Oleh: Alfred B. Jogo Ena

“When you stand and share your story in
an empowering way, your story will heal
you, and your story will heal someone else.
When you tell your story, you free yourself
and give other people permission to
acknowledge their story.”—Iyanla Vanzan

Untuk yang kesekian kalinya saya menulis tentang tema ini: menulis untuk kesembuhan. Pengalaman ini bermula ketika pada tahun1994, dalam suatu kesempatan pengolahan diri dengan metode PRH (Personality and Human Relations (Kepribadian dan Relasi antar-Manusia) yang diberikan oleh Rm A. Tan Tiang Sing, MSF. Dalam suatu kesempatan kontemplasi, saya melihat diri saya ketika sedang dikandung mama saya. Tanpa saya minta, seakan semua memori sejak saya dalam kandungan ibu terpapar di hadapan saya.

Ini pengalaman pertama bagi saya. Saya memang pernah mendengar cerita-cerita yang menyertai masa kecil saya dari para Om dan Tanta. Tetapi cerita itu tidaklah lengkap sebelum saya mengalaminya sendiri dalam proses pencarian diri, sebuah proses untuk berdamai dengan masa lalu, dengan luka-luka batin yang mungkin masih membelenggu saya sebagai seorang novis.

Hasil kontemplasi itu saya tulis dan kirimkan ke mama dan bapak. Hampir sebulan selepas pengolahan diri itu, saya mendapat surat dari Bapak yang meminta saya untuk melupakan semua pengalaman luka yang saya lihat sejak masa dalam kandungan. Bapak meminta saya untuk memaafkan dan mengampuni masa lalu yang penuh luka itu.

Memang harus diakui pengolahan dan pengenalan diri semacam ini amat menyakitkan. Tetapi saya sungguh beruntung apa yang saya alami itu saya share dengan pembimbing saya. Saya diminta untuk selalu mendoakan orang-orang yang terlibat dalam kisah pilu masa lalu itu. Tetapi karena saya kurang fasih untuk bercakap-cakap dalam doa, saya lalu menuangkan kegalauan dan kepedihan hati itu dengan menulis entah itu doa atau puisi-puisi yang bernada positif. Tetapi yang terjadi masalah nada sedih dengan nasa dasar pilu terasa sangat kuat. Tidak masalah.
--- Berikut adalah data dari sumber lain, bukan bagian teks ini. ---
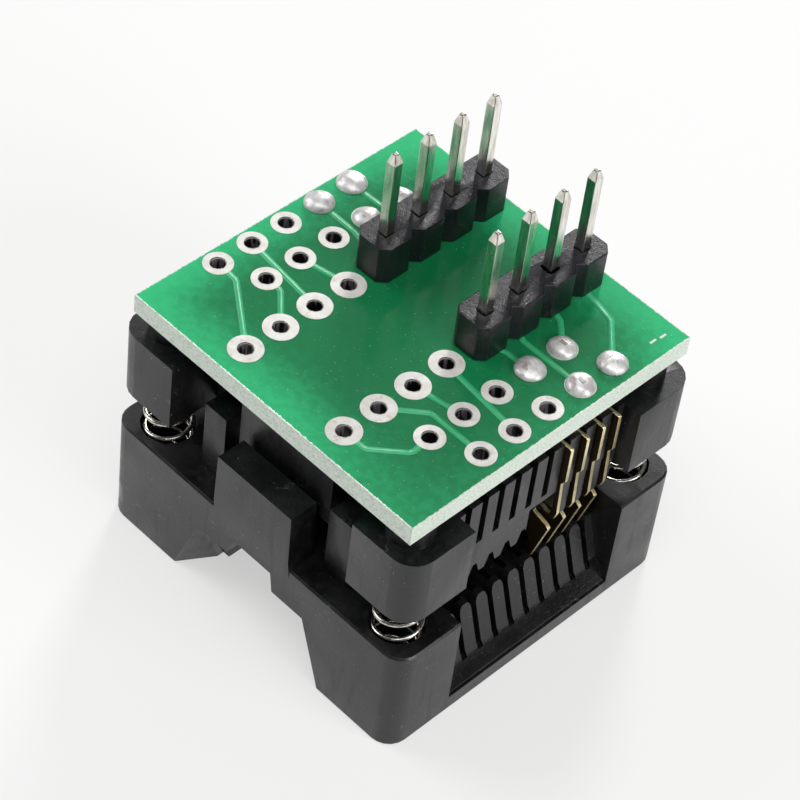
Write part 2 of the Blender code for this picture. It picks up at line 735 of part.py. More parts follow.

Saya terus berproses dalam waktu hingga suatu saat saya berdamai dengan diri sendiri dan menerima semua pengalaman kelam di masa-masa awal pra-natal sebagai sebuah kekuatan diri: bahwa tidak semua orang bisa mengalami seperti saya. Saya bangga memiliki mama saya yang dengan telaten sejak saya masih dalam kandungan telah membentuk saya menjadi pribadi yang tegar.

***

Setelah melewati dua puluhan tahun dari pengalaman pengolahan diri di Salatiga itu, saya menemukan dan meyakini (meski banyak orang melakukan yang sama) bahwa MENULIS menjadi salah satu media PENDAMAIAN dan PENYEMBUHAN luka batin. Jika akhir-akhir ini orang makin giat mengikuti metode hipnoterapi, maka saya bersyukur sudah mendahuluinya dengan cara yang sederhana, tanpa banyak biaya selain modal ketekunan dan keberanian untuk membuka, membelah diri sendiri, memberi obat dan menyembuhkan luka-luka itu.

Tepatlah yang dikatakan oleh Iyanla Vanzan: “Ketika Anda membagikan kisah Anda yang memberdayakan, kisah itu akan menyembuhkan Anda, dan kisah itu juga akan menyembuhkan orang lain. Ketika Anda menceritakan kisah Anda, Anda membebaskan diri Anda (dimasuki dan diketahui) dan memberikan izin kepada orang lain untuk membagikan kisah mereka juga.” Dengan menuliskan kisah kita, kita membebaskan orang lain untuk masuk dan mengetahui tentang diri kita. Dan dengan demikian, orang lain pun akan melakukan tindakan yang sama untuk menuliskan kisahnya dan membebaskan orang lain mengetahui tentang dirinya.

***

Proses ini seakan meringankan rintangan diri untuk MALAS membaca dan membaca serta menulis. Baca dua kali maksudnya seorang penulis hanya bisa menulis dengan baik jika ia terbiasa membaca dunia sekitar, membaca tulisan-tulisan orang lain. Semakin sering kita membaca, semakin terbukalah wawasan penulisan kita, termasuk menemukan gaya penulisan yang lebih mempribadi, sesuai dengan diri sendiri.